The speech that shamed America: Its contemptible dishonesty would have made Donald Trump blush

The speech that shamed America: Its contemptible dishonesty would have made Donald Trump blush. By Andrew Neil.

It was the most contemptible speech by a U.S. president in modern times — a speech that shames America and leaves its global reputation in the dirt. …

His abject surrender to the Taliban was dressed up as political reality and common sense. His scuttle from Kabul, still ongoing, was depicted as geopolitical wisdom and a refocusing of U.S. priorities.

Any mistakes or problems were the fault of others, from Trump to the Afghan army.

But make no mistake: the person overwhelmingly responsible for the appalling scenes currently unfolding on our TV screens is the man sitting in the Oval Office.

The fall of Kabul and the return of the Taliban to power in Afghanistan is the most humiliating foreign policy disaster for America since the end of World War II.
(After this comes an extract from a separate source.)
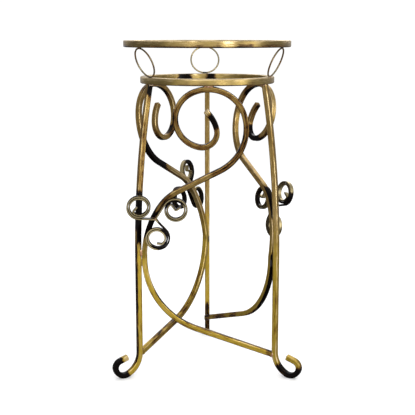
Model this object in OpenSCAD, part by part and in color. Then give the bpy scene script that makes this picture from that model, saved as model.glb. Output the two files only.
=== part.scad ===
// Wrought-iron plant stand: a rim and a smaller pot ring joined by three wire loops, on three
// square-bar legs with scroll feet. Each of the three panels between the legs holds one large
// square-bar scroll, and each scroll carries a three-armed cluster of flat-strip curls.
// Every joint is a weld. The floor is z = 0 and the axis of the rings is x = y = 0.
// The front panel faces -Y; the legs stand at the left, the right and the back.

/* [Rings] */
// Height of the stand, floor to the top of the rim
stand_h = 627; // [597:5:667]
// Outer diameter of the rim
rim_d = 312; // [296:2:330]
// Outer diameter of the pot ring, on which the legs are welded
seat_d = 251; // [236:1:264]
// Drop from the top of the rim to the top of the pot ring
rim_drop = 66; // [56:1:76]
// Side of the square bar that both rings are rolled from
ring_bar = 12.5; // [11:0.5:15]
// Thickness of the round wire of the loops
loop_wire = 3.2; // [2.5:0.1:5]
// Angle from a leg round to the loop that belongs to it
loop_turn = 3.5; // [0:0.5:6]

/* [Legs] */
// Side of the square bar of the legs and scrolls
leg_bar = 10; // [8:0.5:12]
// Radius from the axis of the rings to the middle of a leg, where it stands plumb
leg_r = 148; // [140:1:158]
// Height below which the legs stand plumb and where the scrolls touch them
hug_h = 231; // [215:1:248]
// Bend radius where a leg turns outwards into its foot
foot_sweep_r = 43; // [36:1:50]
// Bend radius of the curl of the foot, which tightens at its end
foot_curl_r = 18; // [16:0.5:21]
// Straight length at the tip of the foot
foot_tip = 17; // [10:1:22]

/* [Scrolls] */
// Bend radius of a scroll's crown, as a share of the height of its upper part
crown_share = 0.211; // [0.195:0.001:0.225]
// Shift of the crown to the right of the middle of its panel
crown_shift = 2; // [-4:1:6]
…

It combines the cack-handedness of the Bay of Pigs invasion in 1961, when President Kennedy’s attempt to overthrow Fidel Castro with a CIA-backed invasion force of Cuban rebels ended in farce and global embarrassment; and the devastating blow to U.S. prestige worldwide that followed the fall of Saigon in 1975, from which it took America a generation to recover. …

So dishonest:

Perhaps the most egregious bit of Biden’s speech was the way he framed the choice before him: either America cut and run (of course, he didn’t use these words but that’s what’s happening); or there had to be yet another massive U.S. military build-up which could see America in Afghanistan for another 20 years.

Biden put it that way because he knows there is no appetite among U.S. voters for further, deeper involvement.

‘How many more generations of daughters and sons would you have me send to fight Afghanistan’s civil war when Afghan troops will not?’ he asked, knowing full well that the answer would be a resounding: ‘None!’

But his binary choice was as deceptive as it was cynical.

There was a third way — largely a continuation of an enhanced status quo.

For some time now, a small number of U.S. troops — around 2,500 — and their allies have worked with the Afghan military to contain the Taliban, with some success. The Afghans have done most of the fighting and there hasn’t been a U.S. casualty on the battlefield for 18 months. That’s right, not a single American body bag out of Afghanistan since February 2020. …

He claimed America could not occupy Afghanistan for ever. But the U.S. did not occupy Afghanistan. It merely had a small but vital military presence there. It no more occupied Afghanistan than it does South Korea or Japan or Italy or Spain, countries where it also has an important military presence. …

The Afghan military has borne the brunt of the action, suffering 45,000 fatalities in recent years (66,000 since 2001). It was unbecoming of President Biden to demean a foreign army which has incurred such a death toll in defence of its country while carrying out U.S. policy. …

So hypocritical — or did he just wise up and change his mind?

He claimed the U.S. was in Afghanistan only on a counter-terrorist mission, not for nation-building, implying he had no time for that. Yet, in 2001, as the U.S. intervention was under way, he attacked Republican resistance to nation-building and looked forward to a ‘relatively stable government in Afghanistan . . . which represents the ethnic make-up of the country and provides the foundation for future reconstruction of that country’. In other words, nation-building.

Two years later, he said: ‘The alternative to nation-building is chaos, a chaos that churns out bloodthirsty warlords, drug-traffickers and terrorists.’

The fact is, the counter-terrorism strategy of the U.S. and its allies has been a success. Afghanistan has not been a base for international terrorism for 20 years. And, in the process, some very worthwhile building of a civil society has been achieved. In 2001, before the Taliban fell and Al-Qaeda fled, there were one million pupils in Afghanistan, every one of them male. Today there are 9.5 million — and 40 per cent are female. …

In 2010, he told Richard Holbrooke, President Obama’s special representative for Afghanistan, that the U.S. had to leave, regardless of the consequences for women.

Holbrooke records in his diary that, when confronted with America’s obligations to ordinary Afghans, he replied: ‘F*** that. We don’t have to worry about that. We did it in Vietnam. Nixon and Kissinger got away with it.’